Categories
ideological culture media and media people

Alaska Misfire

The wrong man was fired.

The campaign of U.S. Senate candidate Joe Miller seems to have been at least twice targeted as November 2 approached. In one case, questionable doings came to light after a reporter with CBS Anchorage affiliate KTVA forgot to turn off his phone after leaving a message with a campaign spokesman. Newsroom reporters then chatted about how to sabotage Miller’s campaign — for example, by finding that “one person” among campaign supporters who is a child molester. The station claims that a recording of the incident gives a “misleading” impression.

Then we have the campaign of Senator Lisa Murkowski, Miller’s opponent, acting to kick conservative talk-show host Don Fagan off the air.

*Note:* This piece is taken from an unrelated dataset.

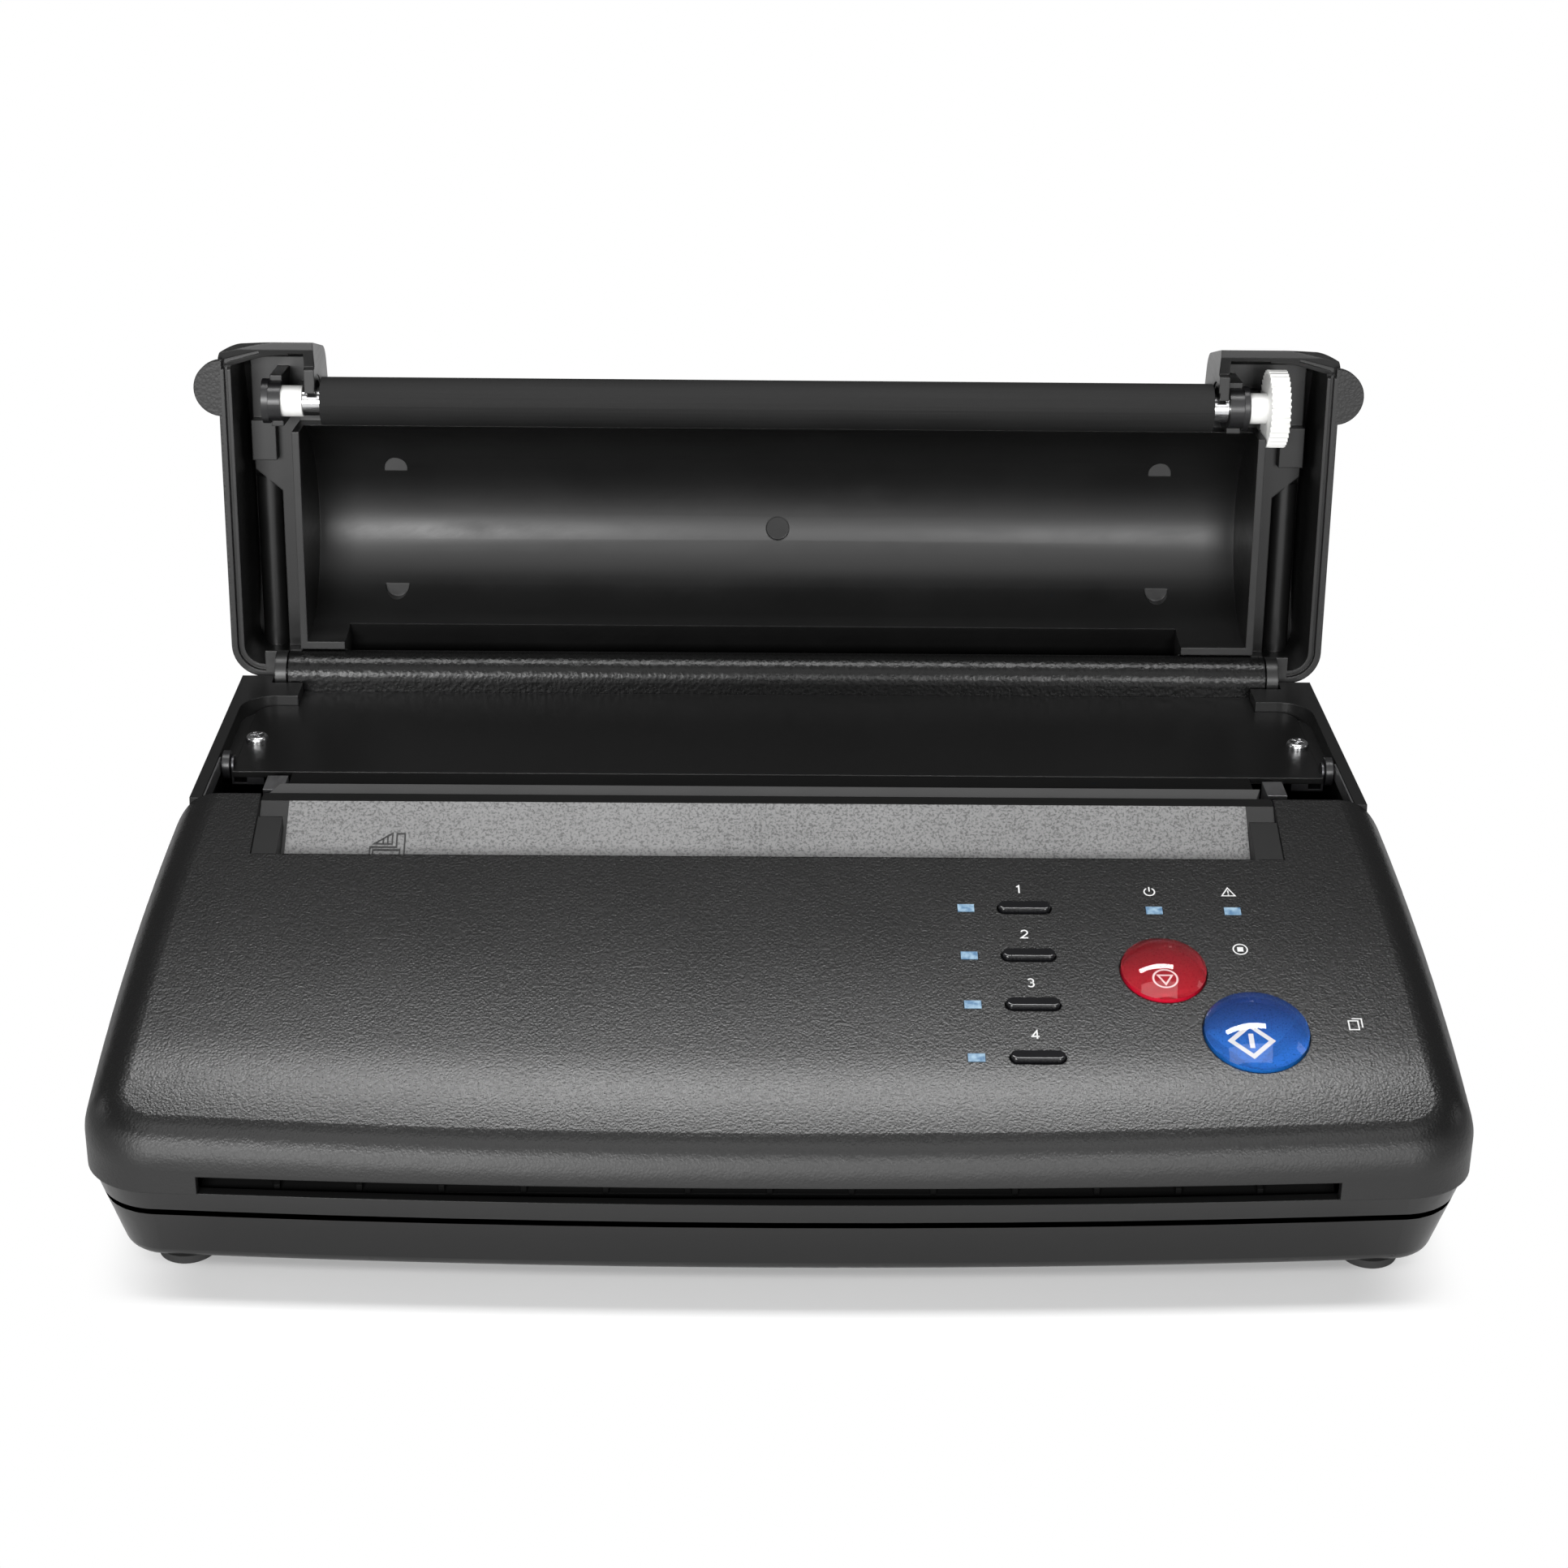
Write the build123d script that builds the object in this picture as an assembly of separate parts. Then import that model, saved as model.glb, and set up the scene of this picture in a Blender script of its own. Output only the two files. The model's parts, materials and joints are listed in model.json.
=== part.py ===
"""A desktop thermal stencil copier, piece by piece, in millimetres.

Places are measured from the hinge line of the lid: X to the right, Y backwards, Z up from the rim of the
base. The last section moves everything so that the machine stands on Z = 0, centred front to back.
The lid and all that it carries are drawn closed, then turned up to the open position.
"""

import os
from math import acos, atan2, cos, degrees, hypot, pi, radians, sin, sqrt, tan

from build123d import *

# ------------------------------------------------------------------ driving dimensions

# the whole machine
HALF_WIDTH = 136.2           # half the lid's width, which everything across the machine follows
RIM_HEIGHT = 66.4            # rim of the base above the table
HINGE_SETBACK = 72.5         # hinge line behind the middle of the open machine
OPEN_ANGLE = 94.8            # lid's swing from closed to its open stop

# clearances
MOVING_GAP = 0.3             # between pieces that move past each other
RUNNING_GAP = 0.05           # shaft in bearing, on the radius
SEAT_GAP = 0.02              # pressed or glued pieces
SHELL_GAP = 0.1              # fixed shells and plates side by side

# base shells
WALL = 2.4                   # wall of the plastic shells
SEAM_Z = -44.3               # seam between the cover and the case
CASE_BOTTOM_Z = -64.4        # underside of the case
BOTTOM_INSET = 7.0           # how far the case draws in at the bottom
SEAM_STEP = 0.8              # case set back under the cover
BOTTOM_RADIUS = 4.0
FRONT_Y = -178.0             # middle of the bowed front
FRONT_BOW = 5.1              # how much the front corners lie behind its middle
FRONT_HALF_WIDTH = HALF_WIDTH + 6.8
WAIST_HALF_WIDTH = HALF_WIDTH + 5.2
WAIST_Y = -120.0
SHOULDER_HALF_WIDTH = HALF_WIDTH + 0.8
COVER_REAR_Y = -76.9         # rear edge of the cover
REAR_HALF_WIDTH = HALF_WIDTH + 0.2
REAR_Y = 10.0
FRONT_CORNER_RADIUS = 16.0
REAR_CORNER_RADIUS = 10.0
RIM_HALF_WIDTH = HALF_WIDTH - 2.6
RIM_REAR_Y = 8.4
RIM_BAND = 2.7               # width of the rim around the deck

# sloping panel of the cover
PANEL_TOP_Y = -78.7
PANEL_TOP_Z = 0.6
PANEL_SLOPE = 18.86
PANEL_EDGE_RADIUS = 9.6
COVER_EAR_RADIUS = 5.0       # rounding of the cover's rear corners, seen from above

# document path
TRAY_LEFT = 19.0 - HALF_WIDTH
TRAY_RIGHT = HALF_WIDTH - 24.2
LIP_REAR_Y = -74.0
RECESS_TOP_Y = -78.2
RECESS_FRONT_Y = -95.5
RECESS_SLOPE = 36.3
PATH_DROP = 10.6             # path below the panel, measured straight down
TRAY_SKIN = 1.8
TRAY_FRONT_Y = FRONT_Y + 21.5
PAPER_GAP = 2.0              # height of the document path
GUIDE_BLOCK_WIDTH = 5.6
GUIDE_BLOCK_REAR_Y = -83.5
RAIL_WIDTH = 4.5
UPPER_GUIDE_SKIN = 0.8
UPPER_GUIDE_REAR_Y = -100.5
SLOT_LEFT = 18.2 - HALF_WIDTH
SLOT_RIGHT = HALF_WIDTH - 22.9
SLOT_HEIGHT = 4.5
SLOT_SILL = 0.3              # slot's floor below the seam
EXIT_RIB_PITCH = 16.7
EXIT_RIB_WIDTH = 1.2
EXIT_RIB_HEIGHT = 1.6
EXIT_FRONT_Y = FRONT_Y + 7.0

# keys and buttons, as (x, y) on the panel
KEY_X = HALF_WIDTH - 83.1
KEY_YS = (-110.5, -124.1, -137.7, -151.9)
KEY_LENGTH = 11.4
KEY_WIDTH = 2.8
KEY_PROUD = 1.2
KEY_TRAVEL = 0.8
STOP_PLACE = (HALF_WIDTH - 54.6, -128.1)
STOP_RADIUS = 9.1
STOP_DOME = 3.2
COPY_PLACE = (HALF_WIDTH - 36.9, -144.9)
COPY_RADIUS = 11.0
COPY_DOME = 4.0
BUTTON_PROUD = 0.8
BUTTON_TRAVEL = 1.0
BUTTON_FLANGE = 1.2          # flange beyond the button's radius
FLANGE_THICKNESS = 0.9
LED_X = HALF_WIDTH - 95.85
POWER_LED = (HALF_WIDTH - 54.8, -110.9)
ERROR_LED = (HALF_WIDTH - 37.7, -111.0)
LED_LENGTH = 3.6
LED_WIDTH = 2.2
LED_PROUD = 0.15
BOARD_DEPTH = 6.0            # key board's top below the panel's face
BOARD_THICKNESS = 1.0
BOARD_LEFT = HALF_WIDTH - 102.7
BOARD_RIGHT = HALF_WIDTH - 21.2
BOARD_PILLARS = (
    (BOARD_LEFT + 3.0, -104.2),
    (BOARD_RIGHT - 3.0, -118.0),
    (BOARD_LEFT + 3.0, -157.5),
    (BOARD_RIGHT - 3.0, -157.5),
)
BOARD_REAR_Y = -102.5
BOARD_FRONT_Y = -159.0
SWITCH_SIDE = 5.0
SWITCH_HEIGHT = 1.1

# lid, drawn closed
LID_HALF_WIDTH = HALF_WIDTH
LID_FRONT_Y = -83.0
LID_CORNER_Y = -80.2
LID_CORNER_X = HALF_WIDTH - 12.2
LID_REAR_Y = 1.1
LID_REAR_RADIUS = 8.0
LID_TOP_Z = 31.0
LID_SKIN = 2.4
LID_SIDE = 3.2               # side wall with its rim
LID_EDGE_RADIUS = 5.0
LID_RELIEF = 0.5             # lid above the panel where it closes over the cover
NOTCH_LEFT = 23.3 - HALF_WIDTH
NOTCH_RIGHT = HALF_WIDTH - 29.4
BROW_Y = -70.3
ROLLER_CEILING = 14.5
WEB_Z = 17.5
WEB_OUT = HALF_WIDTH - 5.2
CAVITY_Y = -35.0
CAVITY_Z = 1.5
CAVITY_RADIUS = 27.0
CAVITY_HALF_LENGTH = HALF_WIDTH - 19.0
END_WALL = 1.8
SHELF_OUT = HALF_WIDTH - 11.7
COLUMN_X = HALF_WIDTH - 8.2
COLUMN_RADIUS = 3.3
PAD_HEIGHT = 3.5
EAR_Y = -71.6
EAR_RADIUS = 6.8
EAR_REACH = HALF_WIDTH + 6.0
EAR_THICKNESS = 2.6
GROOVE_INSET = 1.5
GROOVE_WIDTH = 0.8
GROOVE_DEPTH = 1.2
EJECTOR_RADIUS = 2.95
EJECTOR_X = HALF_WIDTH - 39.2
EJECTOR_PLACES = ((-EJECTOR_X, -46.6), (EJECTOR_X, -46.6), (-EJECTOR_X, -17), (EJECTOR_X, -17), (0, -31))
INLET_LEFT = 28.2 - HALF_WIDTH
INLET_RIGHT = HALF_WIDTH - 35.2
INLET_HEIGHT = 4.8           # rear paper inlet, above the bar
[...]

After the Alaska Division of Elections aided Murkowski’s write-in campaign by deciding to distribute lists of write-in candidates at polling places, a listener said he had now become a registered write-in candidate himself. Fagan then suggested — on-air, as part of his regular talk programming — that other listeners might want to do the same. Uh oh. The station fired him after the incumbent’s campaign threatened to sue the station for so-called “electioneering.”

Compare the two cases. It’s fine for any media outlet to push its political opinions — but not to fabricate smears. It’s fine for candidates to make any complaint they wish to media outlets — but not to coercively curdle speech they happen to abhor.

I say, the wrong man got axed.

This is Common Sense. I’m Paul Jacob.